The greater part of the dedicatory work devolved upon Bro. Louis Wildhack, acting as grand marshal, and the manner in which he performed his duties called forth the high encomiums of all the brethren present.
The exercises closed by an eloquent address by District Deputy Grand Master W. H. Clark, and the singing of the doxology by all present.
The exercise being public the large hall was packed by an appreciative audience.
In the evening a very enjoyable dance given under the auspices of Valentine Lodge wound up the day’s festivities.
The building, which was so auspiciously dedicated to lodge purposes last Monday, was begun last fall and will stand as Valentine Lodge I.O.O.F., costing more than $12,000 when completed. The structure is two stories high, of a pleasing and modern style of architecture it has a frontage of 50 feet on Main Street and a depth of 125 feet on Fourth Street.
Herman Pfeiffer was architect J.H. Beard had the contract for foundation walls, and E.D. Hayden did the cut stone work. John Rourke was the brick contractor, and the wood work was executed under the direction of Harry Niblock. J.B. Hill is putting on the finishing touches in the shape of an artistic job of inside and outside painting.
The whole work of construction was in charge of a building committee, consisting of W.A. Keller, president; J.B. Rooney, treasurer; F.N. Joffantgen, secretary and assistant manager, and F.E. Sheridan, manager.
The building is a credit to the Odd Fellows and a very substantial addition to Meeker’s permanent improvements.
With the exception of the large hall on the second story, which is used to lodge purposes, the entire building is leased to the county for a period of ten years and Rio Blanco’s officials are very comfortably and conveniently housed.
The county records are safely locked in the fire proof vault.
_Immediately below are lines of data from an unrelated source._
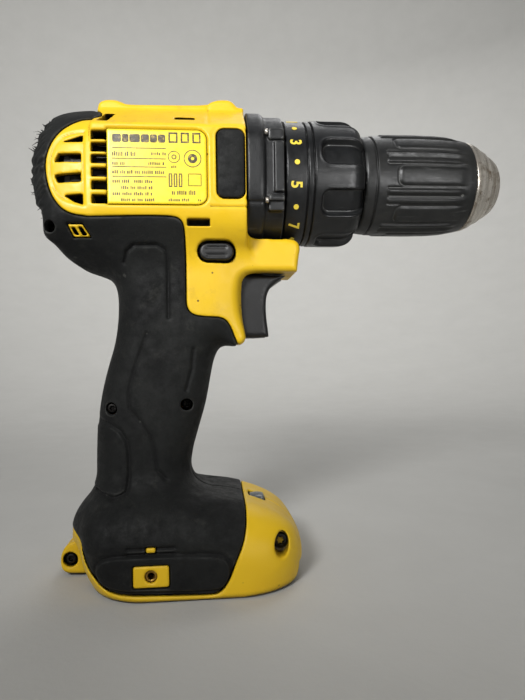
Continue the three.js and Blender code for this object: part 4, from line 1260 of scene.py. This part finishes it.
def trigger():
    """The trigger lever, dished for the finger and hollow at its back."""
    step = 0.35
    bottom = trigger_low.z - 0.9
    g = Grid((trigger_low.x - 1, -10, bottom - 1), (8, 10, trigger_high.z + 1), step)
    outline = smooth([
        *sharp((trigger_low.x, -38.3), (5.2, -38.4)), (1.6, -40.6), (-1.9, -43.2), (-3.8, -46.4),
        (-4.3, -51), (-4, -56.6), (-3.4, -61), *sharp((-3.2, bottom), (trigger_low.x, bottom)),
    ])
    side = from_side(outline, g)
    lever = prism(side, g.w, 8.6, 2.2)
    dish = step_between(g.x, -9, -3) * (1 - np.clip(np.abs(g.w) / 8.6, 0, 1) ** 2) * 0.6
    room = np.maximum(rectangle(g.x, g.z, (-40, -9), (-61.4, -39.8), 0.5), np.abs(g.w) - 6.4)
    piece = field_piece("trigger_lever", without(lever + dish, room, 0.3), g, 0, TRIGGER_BLACK)
    return hand_in(piece, "trigger", "black_plastic", "trigger")


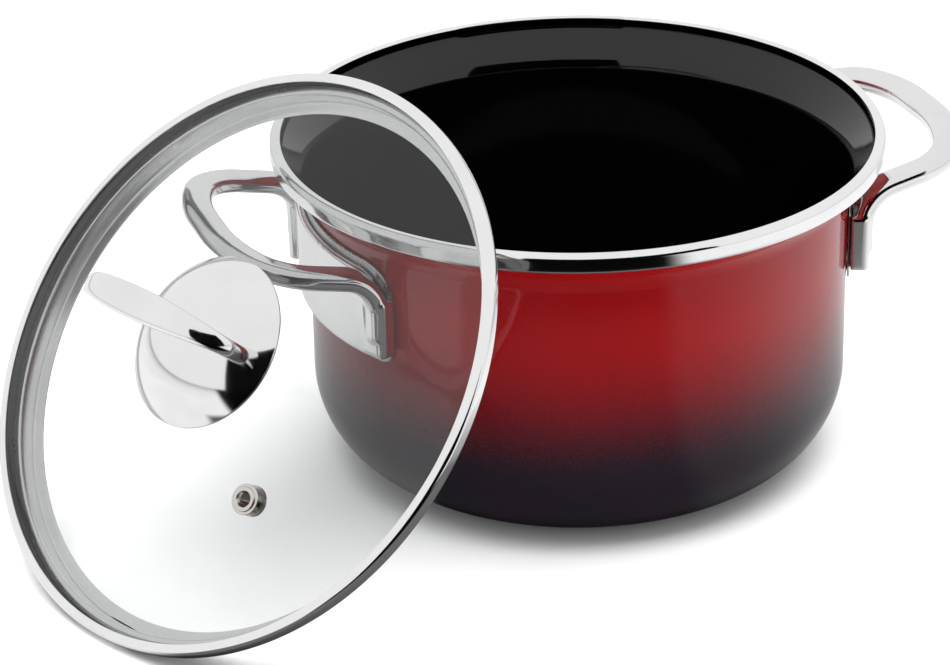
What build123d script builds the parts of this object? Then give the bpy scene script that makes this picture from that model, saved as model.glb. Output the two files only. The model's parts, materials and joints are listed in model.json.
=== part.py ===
from build123d import *
import os
from math import cos, radians, sin, sqrt, tan

os.makedirs("parts", exist_ok=True)

# Frame: millimetres, +Z up, origin at the middle of the pot's base on the table.
# The two handles stand on the X axis.

# ---- Pot ----
wall_radius = 110.0  # outside of the straight wall
wall = 1.6  # enamelled steel
corner_radius = 38.0  # outside, between base and wall
flare_z = 123.0  # where the wall would turn outwards if it had no bend radius
flare_angle = 45.0
flare_bend = 12.0
rim_radius = 121.7  # outside of the upright edge that the ring grips
rim_bend = 5.0
rim_top_z = 138.3

# ---- Rim ring, a folded stainless cap ----
ring_radius = 124.3
ring_inner_radius = 119.8
ring_foot_z = 133.0
ring_top_z = 140.2
ring_skirt_gap = 0.3
ring_outer_round = 2.2
ring_inner_round = 0.8
ring_foot_round = 1.0

# ---- Handles ----
seat_gap = 0.05  # between two pieces that are seated on each other
handle_half_angle = 25.5  # of each foot, either side of the X axis
bracket_thickness = 1.5
bracket_half_width = 51.5
bracket_bottom_z = 74.5
bracket_top_z = 116.0
bracket_foot_corner = 6.0
bracket_head_corner = 14.0
foot_width = 13.0
foot_depth = 7.6
foot_bottom_z = 80.5
foot_top_z = 104.0
foot_edge_round = 2.6
web_depth = 3.2
web_bottom_z = 77.0
web_top_z = 113.0
bar_width = 12.4
bar_thickness = 7.6
bar_section_round = 3.2
bar_root_z = 112.4
bar_rise = 0.214  # height gained for each millimetre outwards
bar_shoulder_x = 143.5
bar_end_x = 155.8
bar_end_half_width = 21.5
bar_root_bend = 16.0
bar_shoulder_bend = 24.0
bar_end_bend = 70.0
stud_radius = 2.5
stud_length = 6.6
stud_z = 93.0

# ---- Lid, in its own frame: +Z out through the knob, X along the knob's arch ----
lid_radius = 118.0
sheet = 0.7
glass_radius = 115.2
glass_thickness = 4.0
glass_rise = 18.0
glass_edge_z = -3.2  # underside of the glass at its edge
fold_lip_radius = 113.9  # inner edge of the fold over the glass
fold_top_round = 1.9
fold_foot_round = 1.2
skirt_radius = 110.5
skirt_bottom_z = -12.0
skirt_lip_radius = 105.5
knob_hole_radius = 4.0
vent_x = -49.7
vent_y = 46.3
vent_hole_radius = 3.6

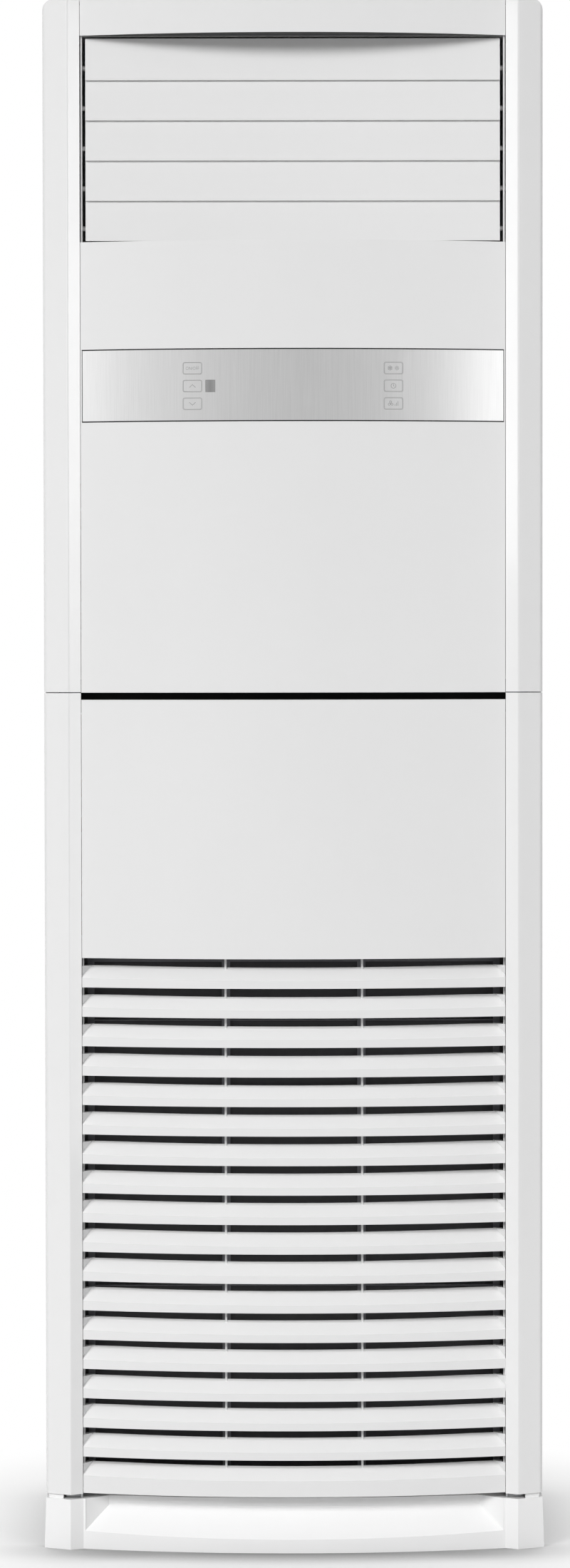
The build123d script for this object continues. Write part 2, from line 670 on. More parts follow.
def make_middle_panel():
    """Bowed panel under the outlet, with the window that takes the display strip."""
    z_span = (MIDDLE_PANEL_BOTTOM_Z, OUTLET_BOTTOM_Z)
    panel = bowed_wall(PANEL_HALF_WIDTH, 0, PLASTIC, *z_span)
    top_shelf = (OUTLET_BOTTOM_Z - FRAME_WALL, OUTLET_BOTTOM_Z)
    panel += bowed_deck(PANEL_HALF_WIDTH, 0, FRAME_FRONT_Y, *top_shelf)
    bottom_shelf = (MIDDLE_PANEL_BOTTOM_Z, MIDDLE_PANEL_BOTTOM_Z + PLASTIC)
    panel += bowed_wall(PANEL_HALF_WIDTH, 0, 4 * PLASTIC, *bottom_shelf)
    window = block(
        (-STRIP_HALF_WIDTH - STRIP_SIDE_GAP, STRIP_HALF_WIDTH + STRIP_SIDE_GAP),
        (FRONT_Y, BAY_BACK_Y),
        (STRIP_BOTTOM_Z - STRIP_GAP, STRIP_TOP_Z + STRIP_GAP),
    )
    return panel - window


def make_crossmember():
    """Folded steel rail behind the seam of the front panels."""
    z_span = (SEAM_Z - CROSSMEMBER_HEIGHT / 2, SEAM_Z + CROSSMEMBER_HEIGHT / 2)
    x_span = (-SIDE_INNER_X + SIDE_FLANGE, SIDE_INNER_X - SIDE_FLANGE)
    front = BAY_BACK_Y + PLAY
    rail = block(x_span, (front, front + SHEET), z_span)
    return rail + block(x_span, (front, front + CROSSMEMBER_SHELF), (z_span[0], z_span[0] + SHEET))


# ---------------------------------------------------------------- outlet

def make_outlet_frame():
    """Moulded frame round the outlet, bored for the blades' end pins."""
    y_span = (FRAME_FRONT_Y, FRAME_BACK_Y)
    outer = block(
        (-FRAME_OUTER_X, FRAME_OUTER_X),
        y_span,
        (OUTLET_BOTTOM_Z - FRAME_WALL, OUTLET_TOP_Z + FRAME_WALL),
    )
    frame = outer - block((-OUTLET_HALF_WIDTH, OUTLET_HALF_WIDTH), y_span, (OUTLET_BOTTOM_Z, OUTLET_TOP_Z))
    bore = PIVOT_RADIUS + RUNNING_CLEARANCE
    for z in BLADE_PIVOTS_Z:
        frame -= rod((-CABINET_HALF_WIDTH, BLADE_PIVOT_Y, z), (1, 0, 0), bore, 2 * CABINET_HALF_WIDTH)
    return frame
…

Fourth of July celebration in Meeker in 1911.
Fourth of July celebration in Meeker in 1911.


Excerpts from the Meeker Herald from 1897 to 1936

Aug. 15, 1896
Workmen commenced on Thursday tearing down the old McHatton adobe, on the site of which will be erected the new Odd Fellows hall. One by one, the old landmarks are going.

Oct. 24, 1896
The first story of the Odd Fellows building will be completed with the close of work this evening.

March 27, 1897
The county officers moved into their new quarters in the Odd Fellows block Thursday and Friday. The officials will be about as comfortably housed in their new quarters as any lot of office-holders in the state.

April 24, 1897
Judging by the preparations in progress, the Odd Fellows’ anniversary celebration on next Monday will be a notable affair, as it will mark the dedication of the new hall as well as the 78th anniversary of the founding of the society. The day’s exercises will wind up with a ball in the evening, to which the public will be admitted.

Sept. 11, 1897
The Odd Fellows gave their first of a series of dances at their hall on Tuesday evening, and it was a brilliant success, socially as well as financially.

Jan. 28, 1918
Rebeckah Masquerade
The annual masquerade of Josephine Rebekah lodge, IOOF will be given at Rooney hall on Friday evening Feb. 15th. On this occasion, half of the net proceed will be turned over to the Red Cross. Everybody come, have a good time and contribute to a good cause.

Jan. 3, 1925
Old Timers Dance
The annual gathering and reception for the old timers of Rio Blanco county will be held at Rooney Hall Wednesday evening Jan. 14th all old timers are urged to attend. The requirements are to have been a resident of this county since January 1st, 1896. There will be a big dance and entertainment after the business meeting with a chance for the old folks to dance their old fashioned dances.

Dec. 5, 1935
Josephine Rebekah Lodge
On Tuesday evening of this week, Josephine Rebekah Lodge held their regular election of officers. The following officers were selected to fill the chairs: Emma Ruckman—Noble Grand; Beryl Richard—Vice Grand; Cecil VanCleve—Recording Secretary; Ella Henderson—Financial Secretary; Edith Kincher—Treasurer.
After the meeting, a covered dish luncheon was served and everyone present had a splendid time.